Start Records for the task

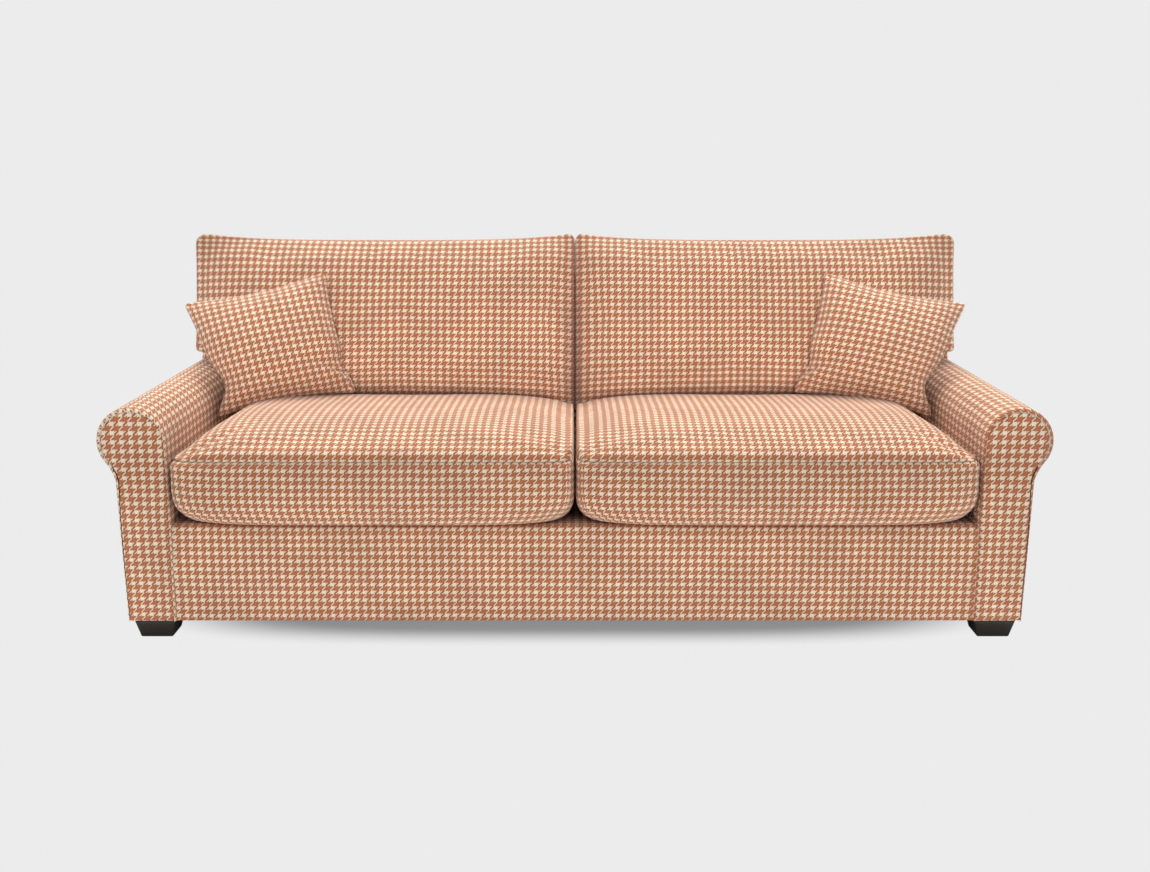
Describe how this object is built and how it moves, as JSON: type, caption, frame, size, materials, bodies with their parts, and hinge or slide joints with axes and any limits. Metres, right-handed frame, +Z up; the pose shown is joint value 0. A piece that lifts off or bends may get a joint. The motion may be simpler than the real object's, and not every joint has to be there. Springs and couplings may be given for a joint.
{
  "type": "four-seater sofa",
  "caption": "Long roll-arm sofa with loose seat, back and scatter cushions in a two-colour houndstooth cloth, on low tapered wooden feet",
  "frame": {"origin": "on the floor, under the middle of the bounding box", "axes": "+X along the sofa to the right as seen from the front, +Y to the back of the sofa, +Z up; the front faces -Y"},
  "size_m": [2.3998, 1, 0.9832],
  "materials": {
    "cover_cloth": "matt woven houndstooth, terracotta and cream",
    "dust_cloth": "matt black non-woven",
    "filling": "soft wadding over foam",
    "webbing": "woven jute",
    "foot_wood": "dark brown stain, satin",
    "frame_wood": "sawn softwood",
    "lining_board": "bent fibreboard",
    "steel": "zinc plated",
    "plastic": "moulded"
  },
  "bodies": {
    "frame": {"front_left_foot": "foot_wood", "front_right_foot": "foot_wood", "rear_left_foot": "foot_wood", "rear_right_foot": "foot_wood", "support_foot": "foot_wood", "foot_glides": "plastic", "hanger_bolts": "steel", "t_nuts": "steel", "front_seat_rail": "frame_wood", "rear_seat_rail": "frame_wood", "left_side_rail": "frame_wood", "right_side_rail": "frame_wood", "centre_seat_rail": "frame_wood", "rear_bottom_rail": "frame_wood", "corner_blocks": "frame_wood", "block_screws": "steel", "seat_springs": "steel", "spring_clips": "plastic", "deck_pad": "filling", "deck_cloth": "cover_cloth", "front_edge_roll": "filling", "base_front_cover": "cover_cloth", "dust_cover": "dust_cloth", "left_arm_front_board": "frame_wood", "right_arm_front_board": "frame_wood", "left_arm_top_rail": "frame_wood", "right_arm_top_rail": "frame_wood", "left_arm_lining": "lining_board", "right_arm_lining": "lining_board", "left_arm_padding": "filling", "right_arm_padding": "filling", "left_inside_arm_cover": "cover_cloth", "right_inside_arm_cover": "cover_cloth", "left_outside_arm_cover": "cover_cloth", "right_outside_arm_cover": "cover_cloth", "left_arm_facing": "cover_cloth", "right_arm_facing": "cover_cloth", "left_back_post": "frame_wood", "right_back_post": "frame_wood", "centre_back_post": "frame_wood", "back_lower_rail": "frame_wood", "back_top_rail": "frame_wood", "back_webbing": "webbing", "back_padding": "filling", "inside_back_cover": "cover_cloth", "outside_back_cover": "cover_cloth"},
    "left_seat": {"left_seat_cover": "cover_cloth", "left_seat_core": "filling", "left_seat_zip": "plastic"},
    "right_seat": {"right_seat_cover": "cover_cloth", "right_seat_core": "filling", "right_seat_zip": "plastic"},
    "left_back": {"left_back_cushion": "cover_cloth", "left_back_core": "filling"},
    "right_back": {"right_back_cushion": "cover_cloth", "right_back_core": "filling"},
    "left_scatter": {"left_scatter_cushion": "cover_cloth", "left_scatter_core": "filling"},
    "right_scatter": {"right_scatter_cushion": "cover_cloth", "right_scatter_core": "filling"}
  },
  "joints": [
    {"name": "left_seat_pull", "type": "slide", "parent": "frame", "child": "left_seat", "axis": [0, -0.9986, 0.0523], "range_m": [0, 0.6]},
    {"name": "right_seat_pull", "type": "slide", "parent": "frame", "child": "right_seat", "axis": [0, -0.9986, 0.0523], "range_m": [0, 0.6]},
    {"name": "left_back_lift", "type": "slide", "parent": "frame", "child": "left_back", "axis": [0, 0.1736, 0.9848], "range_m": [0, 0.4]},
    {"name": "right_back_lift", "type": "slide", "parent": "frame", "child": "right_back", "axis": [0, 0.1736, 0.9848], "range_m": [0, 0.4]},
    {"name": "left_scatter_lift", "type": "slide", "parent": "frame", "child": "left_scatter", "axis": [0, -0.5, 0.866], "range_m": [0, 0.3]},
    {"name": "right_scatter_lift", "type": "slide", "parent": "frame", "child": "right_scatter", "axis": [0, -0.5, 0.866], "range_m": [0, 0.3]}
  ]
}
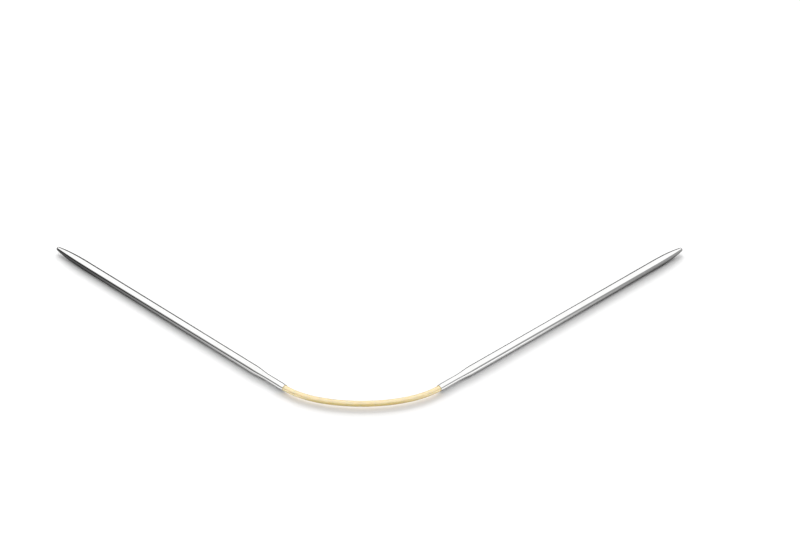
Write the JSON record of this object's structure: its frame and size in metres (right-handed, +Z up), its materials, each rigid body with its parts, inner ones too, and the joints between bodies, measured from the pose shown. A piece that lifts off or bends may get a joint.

End Records for the task

[Task statement]: Your task is to return the full listing exactly as it was given.

[Result of this exercise]:
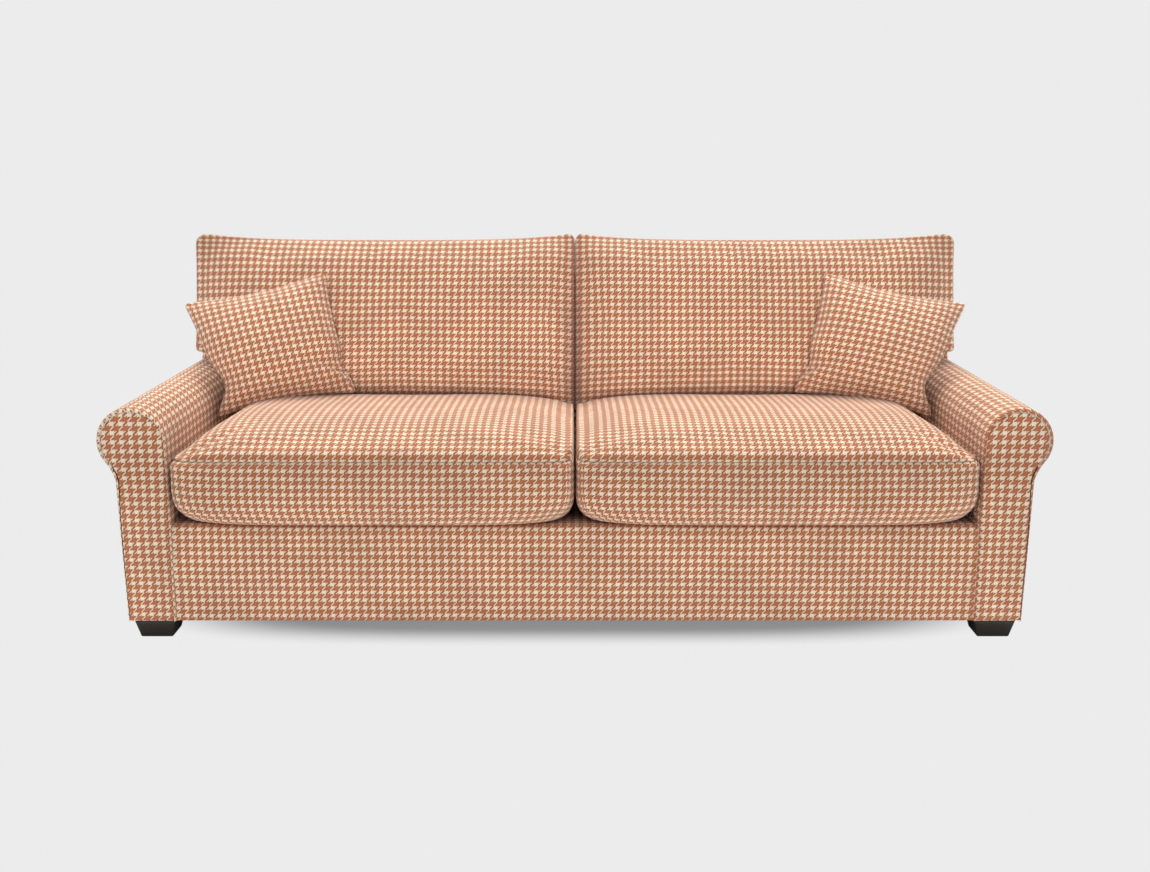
Describe how this object is built and how it moves, as JSON: type, caption, frame, size, materials, bodies with their parts, and hinge or slide joints with axes and any limits. Metres, right-handed frame, +Z up; the pose shown is joint value 0. A piece that lifts off or bends may get a joint. The motion may be simpler than the real object's, and not every joint has to be there. Springs and couplings may be given for a joint.
{
  "type": "four-seater sofa",
  "caption": "Long roll-arm sofa with loose seat, back and scatter cushions in a two-colour houndstooth cloth, on low tapered wooden feet",
  "frame": {"origin": "on the floor, under the middle of the bounding box", "axes": "+X along the sofa to the right as seen from the front, +Y to the back of the sofa, +Z up; the front faces -Y"},
  "size_m": [2.3998, 1, 0.9832],
  "materials": {
    "cover_cloth": "matt woven houndstooth, terracotta and cream",
    "dust_cloth": "matt black non-woven",
    "filling": "soft wadding over foam",
    "webbing": "woven jute",
    "foot_wood": "dark brown stain, satin",
    "frame_wood": "sawn softwood",
    "lining_board": "bent fibreboard",
    "steel": "zinc plated",
    "plastic": "moulded"
  },
  "bodies": {
    "frame": {"front_left_foot": "foot_wood", "front_right_foot": "foot_wood", "rear_left_foot": "foot_wood", "rear_right_foot": "foot_wood", "support_foot": "foot_wood", "foot_glides": "plastic", "hanger_bolts": "steel", "t_nuts": "steel", "front_seat_rail": "frame_wood", "rear_seat_rail": "frame_wood", "left_side_rail": "frame_wood", "right_side_rail": "frame_wood", "centre_seat_rail": "frame_wood", "rear_bottom_rail": "frame_wood", "corner_blocks": "frame_wood", "block_screws": "steel", "seat_springs": "steel", "spring_clips": "plastic", "deck_pad": "filling", "deck_cloth": "cover_cloth", "front_edge_roll": "filling", "base_front_cover": "cover_cloth", "dust_cover": "dust_cloth", "left_arm_front_board": "frame_wood", "right_arm_front_board": "frame_wood", "left_arm_top_rail": "frame_wood", "right_arm_top_rail": "frame_wood", "left_arm_lining": "lining_board", "right_arm_lining": "lining_board", "left_arm_padding": "filling", "right_arm_padding": "filling", "left_inside_arm_cover": "cover_cloth", "right_inside_arm_cover": "cover_cloth", "left_outside_arm_cover": "cover_cloth", "right_outside_arm_cover": "cover_cloth", "left_arm_facing": "cover_cloth", "right_arm_facing": "cover_cloth", "left_back_post": "frame_wood", "right_back_post": "frame_wood", "centre_back_post": "frame_wood", "back_lower_rail": "frame_wood", "back_top_rail": "frame_wood", "back_webbing": "webbing", "back_padding": "filling", "inside_back_cover": "cover_cloth", "outside_back_cover": "cover_cloth"},
    "left_seat": {"left_seat_cover": "cover_cloth", "left_seat_core": "filling", "left_seat_zip": "plastic"},
    "right_seat": {"right_seat_cover": "cover_cloth", "right_seat_core": "filling", "right_seat_zip": "plastic"},
    "left_back": {"left_back_cushion": "cover_cloth", "left_back_core": "filling"},
    "right_back": {"right_back_cushion": "cover_cloth", "right_back_core": "filling"},
    "left_scatter": {"left_scatter_cushion": "cover_cloth", "left_scatter_core": "filling"},
    "right_scatter": {"right_scatter_cushion": "cover_cloth", "right_scatter_core": "filling"}
  },
  "joints": [
    {"name": "left_seat_pull", "type": "slide", "parent": "frame", "child": "left_seat", "axis": [0, -0.9986, 0.0523], "range_m": [0, 0.6]},
    {"name": "right_seat_pull", "type": "slide", "parent": "frame", "child": "right_seat", "axis": [0, -0.9986, 0.0523], "range_m": [0, 0.6]},
    {"name": "left_back_lift", "type": "slide", "parent": "frame", "child": "left_back", "axis": [0, 0.1736, 0.9848], "range_m": [0, 0.4]},
    {"name": "right_back_lift", "type": "slide", "parent": "frame", "child": "right_back", "axis": [0, 0.1736, 0.9848], "range_m": [0, 0.4]},
    {"name": "left_scatter_lift", "type": "slide", "parent": "frame", "child": "left_scatter", "axis": [0, -0.5, 0.866], "range_m": [0, 0.3]},
    {"name": "right_scatter_lift", "type": "slide", "parent": "frame", "child": "right_scatter", "axis": [0, -0.5, 0.866], "range_m": [0, 0.3]}
  ]
}
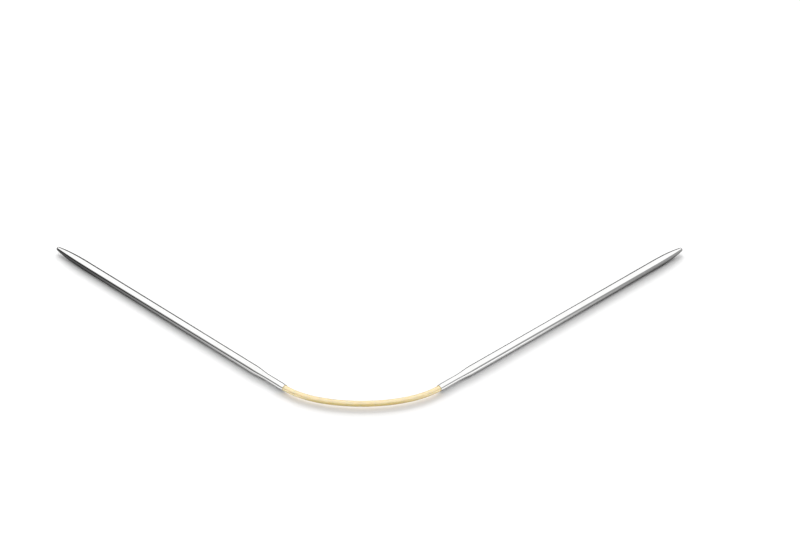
Write the JSON record of this object's structure: its frame and size in metres (right-handed, +Z up), its materials, each rigid body with its parts, inner ones too, and the joints between bodies, measured from the pose shown. A piece that lifts off or bends may get a joint.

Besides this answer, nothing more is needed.